## Exercise aim
Filter the data below for the string "joints" and copy each matching line.

---------- Dataset excerpt ----------

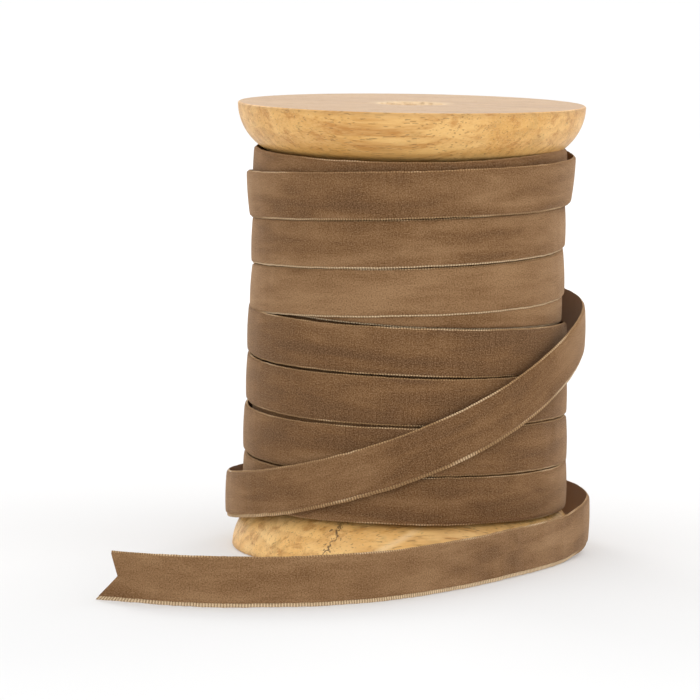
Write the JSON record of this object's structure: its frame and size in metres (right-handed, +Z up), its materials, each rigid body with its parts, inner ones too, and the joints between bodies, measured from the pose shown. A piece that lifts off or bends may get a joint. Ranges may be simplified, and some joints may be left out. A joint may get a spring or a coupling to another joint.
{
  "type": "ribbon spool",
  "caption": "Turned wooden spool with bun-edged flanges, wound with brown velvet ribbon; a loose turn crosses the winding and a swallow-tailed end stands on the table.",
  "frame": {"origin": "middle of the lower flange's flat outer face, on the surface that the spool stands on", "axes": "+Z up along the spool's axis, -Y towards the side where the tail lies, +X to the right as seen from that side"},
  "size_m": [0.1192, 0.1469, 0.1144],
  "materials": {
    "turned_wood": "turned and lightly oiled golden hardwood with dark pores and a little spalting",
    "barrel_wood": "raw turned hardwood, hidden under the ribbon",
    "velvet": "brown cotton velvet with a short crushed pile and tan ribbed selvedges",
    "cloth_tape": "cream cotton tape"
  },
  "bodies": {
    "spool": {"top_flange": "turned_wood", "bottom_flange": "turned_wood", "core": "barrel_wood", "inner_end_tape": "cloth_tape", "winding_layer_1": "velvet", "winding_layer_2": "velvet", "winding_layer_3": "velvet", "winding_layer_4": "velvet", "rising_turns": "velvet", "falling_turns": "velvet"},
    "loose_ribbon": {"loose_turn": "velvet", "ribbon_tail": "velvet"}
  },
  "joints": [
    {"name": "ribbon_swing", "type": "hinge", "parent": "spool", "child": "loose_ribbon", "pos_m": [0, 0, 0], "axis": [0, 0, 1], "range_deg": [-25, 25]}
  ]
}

----------

## Task output
Write the JSON record of this object's structure: its frame and size in metres (right-handed, +Z up), its materials, each rigid body with its parts, inner ones too, and the joints between bodies, measured from the pose shown. A piece that lifts off or bends may get a joint. Ranges may be simplified, and some joints may be left out. A joint may get a spring or a coupling to another joint.
  "joints": [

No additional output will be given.